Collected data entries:
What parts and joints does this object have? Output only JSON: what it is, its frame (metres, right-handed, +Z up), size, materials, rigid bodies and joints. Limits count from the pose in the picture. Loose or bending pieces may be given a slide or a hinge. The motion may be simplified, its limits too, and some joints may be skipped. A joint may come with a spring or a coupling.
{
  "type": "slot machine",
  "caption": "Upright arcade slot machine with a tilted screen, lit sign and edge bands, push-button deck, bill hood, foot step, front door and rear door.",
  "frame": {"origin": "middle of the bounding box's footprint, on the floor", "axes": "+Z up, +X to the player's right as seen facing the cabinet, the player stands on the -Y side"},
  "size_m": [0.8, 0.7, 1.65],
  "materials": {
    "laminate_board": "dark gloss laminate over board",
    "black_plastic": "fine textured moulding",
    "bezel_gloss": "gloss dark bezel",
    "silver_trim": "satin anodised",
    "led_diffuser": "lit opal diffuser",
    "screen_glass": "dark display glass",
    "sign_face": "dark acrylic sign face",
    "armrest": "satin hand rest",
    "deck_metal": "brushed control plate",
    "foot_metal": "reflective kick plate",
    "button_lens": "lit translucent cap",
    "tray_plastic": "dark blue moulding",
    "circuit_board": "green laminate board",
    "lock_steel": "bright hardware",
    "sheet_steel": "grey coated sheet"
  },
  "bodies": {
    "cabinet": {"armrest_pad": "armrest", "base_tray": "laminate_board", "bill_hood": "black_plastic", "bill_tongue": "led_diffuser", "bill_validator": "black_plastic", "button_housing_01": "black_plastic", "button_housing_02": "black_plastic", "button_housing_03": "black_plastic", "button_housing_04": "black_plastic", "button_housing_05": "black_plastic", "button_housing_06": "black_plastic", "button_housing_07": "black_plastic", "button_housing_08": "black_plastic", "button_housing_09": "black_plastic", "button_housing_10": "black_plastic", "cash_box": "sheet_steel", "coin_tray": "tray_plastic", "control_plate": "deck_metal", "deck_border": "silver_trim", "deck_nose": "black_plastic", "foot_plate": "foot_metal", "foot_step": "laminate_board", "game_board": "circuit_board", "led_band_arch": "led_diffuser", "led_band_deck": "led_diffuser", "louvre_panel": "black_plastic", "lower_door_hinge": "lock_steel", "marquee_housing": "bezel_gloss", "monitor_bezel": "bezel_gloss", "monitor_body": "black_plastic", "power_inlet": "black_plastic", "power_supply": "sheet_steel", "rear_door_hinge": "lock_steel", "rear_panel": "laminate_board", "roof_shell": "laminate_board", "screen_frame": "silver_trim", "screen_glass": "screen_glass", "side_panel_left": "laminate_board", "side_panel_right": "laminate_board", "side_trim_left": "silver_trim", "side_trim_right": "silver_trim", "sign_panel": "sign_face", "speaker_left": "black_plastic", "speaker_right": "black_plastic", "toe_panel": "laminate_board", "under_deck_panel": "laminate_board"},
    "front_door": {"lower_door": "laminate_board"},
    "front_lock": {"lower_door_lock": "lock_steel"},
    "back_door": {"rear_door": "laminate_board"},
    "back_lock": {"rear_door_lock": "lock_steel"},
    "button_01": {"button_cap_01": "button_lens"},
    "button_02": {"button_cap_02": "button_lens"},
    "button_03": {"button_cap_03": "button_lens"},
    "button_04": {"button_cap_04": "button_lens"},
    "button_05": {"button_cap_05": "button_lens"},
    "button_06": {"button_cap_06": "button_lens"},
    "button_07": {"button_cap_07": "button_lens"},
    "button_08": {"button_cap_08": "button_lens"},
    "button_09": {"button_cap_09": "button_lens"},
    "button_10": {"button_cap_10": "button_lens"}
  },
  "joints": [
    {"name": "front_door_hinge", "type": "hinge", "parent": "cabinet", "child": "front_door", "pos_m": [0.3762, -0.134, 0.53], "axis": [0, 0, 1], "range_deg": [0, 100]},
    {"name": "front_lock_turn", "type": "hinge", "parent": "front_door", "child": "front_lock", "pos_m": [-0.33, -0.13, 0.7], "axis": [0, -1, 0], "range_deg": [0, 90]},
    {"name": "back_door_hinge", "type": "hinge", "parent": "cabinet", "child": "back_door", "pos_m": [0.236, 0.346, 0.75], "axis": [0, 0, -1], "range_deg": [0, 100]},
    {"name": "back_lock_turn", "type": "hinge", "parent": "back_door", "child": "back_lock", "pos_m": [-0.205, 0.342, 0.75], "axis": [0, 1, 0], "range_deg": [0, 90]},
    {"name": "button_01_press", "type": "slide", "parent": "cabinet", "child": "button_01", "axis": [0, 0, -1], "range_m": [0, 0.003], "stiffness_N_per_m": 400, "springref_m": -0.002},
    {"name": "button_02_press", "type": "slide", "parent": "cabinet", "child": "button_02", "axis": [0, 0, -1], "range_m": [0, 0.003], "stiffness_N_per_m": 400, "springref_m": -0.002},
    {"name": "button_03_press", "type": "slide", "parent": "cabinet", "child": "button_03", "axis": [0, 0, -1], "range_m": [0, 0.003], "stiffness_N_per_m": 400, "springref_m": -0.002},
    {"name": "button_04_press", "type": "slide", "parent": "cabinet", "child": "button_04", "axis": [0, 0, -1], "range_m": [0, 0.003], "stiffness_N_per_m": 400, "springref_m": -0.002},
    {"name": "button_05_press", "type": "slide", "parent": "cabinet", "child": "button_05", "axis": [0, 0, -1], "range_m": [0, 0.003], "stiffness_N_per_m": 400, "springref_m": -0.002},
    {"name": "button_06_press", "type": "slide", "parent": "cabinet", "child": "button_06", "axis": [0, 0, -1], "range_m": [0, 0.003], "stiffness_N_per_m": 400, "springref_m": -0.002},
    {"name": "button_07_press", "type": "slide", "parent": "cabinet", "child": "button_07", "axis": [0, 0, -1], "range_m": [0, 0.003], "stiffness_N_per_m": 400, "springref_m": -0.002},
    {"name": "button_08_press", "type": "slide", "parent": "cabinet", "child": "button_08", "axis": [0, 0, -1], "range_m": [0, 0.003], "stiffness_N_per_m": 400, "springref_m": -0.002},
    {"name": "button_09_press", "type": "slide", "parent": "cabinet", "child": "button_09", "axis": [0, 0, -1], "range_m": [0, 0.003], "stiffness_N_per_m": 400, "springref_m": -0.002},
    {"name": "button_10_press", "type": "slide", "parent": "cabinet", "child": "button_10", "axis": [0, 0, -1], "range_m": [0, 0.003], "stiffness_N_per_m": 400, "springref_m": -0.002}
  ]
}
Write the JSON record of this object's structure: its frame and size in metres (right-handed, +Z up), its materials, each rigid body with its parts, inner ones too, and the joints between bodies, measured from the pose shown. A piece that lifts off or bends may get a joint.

Aim:
Repeat the material above in full, exactly as it stands.

Task answer:
What parts and joints does this object have? Output only JSON: what it is, its frame (metres, right-handed, +Z up), size, materials, rigid bodies and joints. Limits count from the pose in the picture. Loose or bending pieces may be given a slide or a hinge. The motion may be simplified, its limits too, and some joints may be skipped. A joint may come with a spring or a coupling.
{
  "type": "slot machine",
  "caption": "Upright arcade slot machine with a tilted screen, lit sign and edge bands, push-button deck, bill hood, foot step, front door and rear door.",
  "frame": {"origin": "middle of the bounding box's footprint, on the floor", "axes": "+Z up, +X to the player's right as seen facing the cabinet, the player stands on the -Y side"},
  "size_m": [0.8, 0.7, 1.65],
  "materials": {
    "laminate_board": "dark gloss laminate over board",
    "black_plastic": "fine textured moulding",
    "bezel_gloss": "gloss dark bezel",
    "silver_trim": "satin anodised",
    "led_diffuser": "lit opal diffuser",
    "screen_glass": "dark display glass",
    "sign_face": "dark acrylic sign face",
    "armrest": "satin hand rest",
    "deck_metal": "brushed control plate",
    "foot_metal": "reflective kick plate",
    "button_lens": "lit translucent cap",
    "tray_plastic": "dark blue moulding",
    "circuit_board": "green laminate board",
    "lock_steel": "bright hardware",
    "sheet_steel": "grey coated sheet"
  },
  "bodies": {
    "cabinet": {"armrest_pad": "armrest", "base_tray": "laminate_board", "bill_hood": "black_plastic", "bill_tongue": "led_diffuser", "bill_validator": "black_plastic", "button_housing_01": "black_plastic", "button_housing_02": "black_plastic", "button_housing_03": "black_plastic", "button_housing_04": "black_plastic", "button_housing_05": "black_plastic", "button_housing_06": "black_plastic", "button_housing_07": "black_plastic", "button_housing_08": "black_plastic", "button_housing_09": "black_plastic", "button_housing_10": "black_plastic", "cash_box": "sheet_steel", "coin_tray": "tray_plastic", "control_plate": "deck_metal", "deck_border": "silver_trim", "deck_nose": "black_plastic", "foot_plate": "foot_metal", "foot_step": "laminate_board", "game_board": "circuit_board", "led_band_arch": "led_diffuser", "led_band_deck": "led_diffuser", "louvre_panel": "black_plastic", "lower_door_hinge": "lock_steel", "marquee_housing": "bezel_gloss", "monitor_bezel": "bezel_gloss", "monitor_body": "black_plastic", "power_inlet": "black_plastic", "power_supply": "sheet_steel", "rear_door_hinge": "lock_steel", "rear_panel": "laminate_board", "roof_shell": "laminate_board", "screen_frame": "silver_trim", "screen_glass": "screen_glass", "side_panel_left": "laminate_board", "side_panel_right": "laminate_board", "side_trim_left": "silver_trim", "side_trim_right": "silver_trim", "sign_panel": "sign_face", "speaker_left": "black_plastic", "speaker_right": "black_plastic", "toe_panel": "laminate_board", "under_deck_panel": "laminate_board"},
    "front_door": {"lower_door": "laminate_board"},
    "front_lock": {"lower_door_lock": "lock_steel"},
    "back_door": {"rear_door": "laminate_board"},
    "back_lock": {"rear_door_lock": "lock_steel"},
    "button_01": {"button_cap_01": "button_lens"},
    "button_02": {"button_cap_02": "button_lens"},
    "button_03": {"button_cap_03": "button_lens"},
    "button_04": {"button_cap_04": "button_lens"},
    "button_05": {"button_cap_05": "button_lens"},
    "button_06": {"button_cap_06": "button_lens"},
    "button_07": {"button_cap_07": "button_lens"},
    "button_08": {"button_cap_08": "button_lens"},
    "button_09": {"button_cap_09": "button_lens"},
    "button_10": {"button_cap_10": "button_lens"}
  },
  "joints": [
    {"name": "front_door_hinge", "type": "hinge", "parent": "cabinet", "child": "front_door", "pos_m": [0.3762, -0.134, 0.53], "axis": [0, 0, 1], "range_deg": [0, 100]},
    {"name": "front_lock_turn", "type": "hinge", "parent": "front_door", "child": "front_lock", "pos_m": [-0.33, -0.13, 0.7], "axis": [0, -1, 0], "range_deg": [0, 90]},
    {"name": "back_door_hinge", "type": "hinge", "parent": "cabinet", "child": "back_door", "pos_m": [0.236, 0.346, 0.75], "axis": [0, 0, -1], "range_deg": [0, 100]},
    {"name": "back_lock_turn", "type": "hinge", "parent": "back_door", "child": "back_lock", "pos_m": [-0.205, 0.342, 0.75], "axis": [0, 1, 0], "range_deg": [0, 90]},
    {"name": "button_01_press", "type": "slide", "parent": "cabinet", "child": "button_01", "axis": [0, 0, -1], "range_m": [0, 0.003], "stiffness_N_per_m": 400, "springref_m": -0.002},
    {"name": "button_02_press", "type": "slide", "parent": "cabinet", "child": "button_02", "axis": [0, 0, -1], "range_m": [0, 0.003], "stiffness_N_per_m": 400, "springref_m": -0.002},
    {"name": "button_03_press", "type": "slide", "parent": "cabinet", "child": "button_03", "axis": [0, 0, -1], "range_m": [0, 0.003], "stiffness_N_per_m": 400, "springref_m": -0.002},
    {"name": "button_04_press", "type": "slide", "parent": "cabinet", "child": "button_04", "axis": [0, 0, -1], "range_m": [0, 0.003], "stiffness_N_per_m": 400, "springref_m": -0.002},
    {"name": "button_05_press", "type": "slide", "parent": "cabinet", "child": "button_05", "axis": [0, 0, -1], "range_m": [0, 0.003], "stiffness_N_per_m": 400, "springref_m": -0.002},
    {"name": "button_06_press", "type": "slide", "parent": "cabinet", "child": "button_06", "axis": [0, 0, -1], "range_m": [0, 0.003], "stiffness_N_per_m": 400, "springref_m": -0.002},
    {"name": "button_07_press", "type": "slide", "parent": "cabinet", "child": "button_07", "axis": [0, 0, -1], "range_m": [0, 0.003], "stiffness_N_per_m": 400, "springref_m": -0.002},
    {"name": "button_08_press", "type": "slide", "parent": "cabinet", "child": "button_08", "axis": [0, 0, -1], "range_m": [0, 0.003], "stiffness_N_per_m": 400, "springref_m": -0.002},
    {"name": "button_09_press", "type": "slide", "parent": "cabinet", "child": "button_09", "axis": [0, 0, -1], "range_m": [0, 0.003], "stiffness_N_per_m": 400, "springref_m": -0.002},
    {"name": "button_10_press", "type": "slide", "parent": "cabinet", "child": "button_10", "axis": [0, 0, -1], "range_m": [0, 0.003], "stiffness_N_per_m": 400, "springref_m": -0.002}
  ]
}
Write the JSON record of this object's structure: its frame and size in metres (right-handed, +Z up), its materials, each rigid body with its parts, inner ones too, and the joints between bodies, measured from the pose shown. A piece that lifts off or bends may get a joint.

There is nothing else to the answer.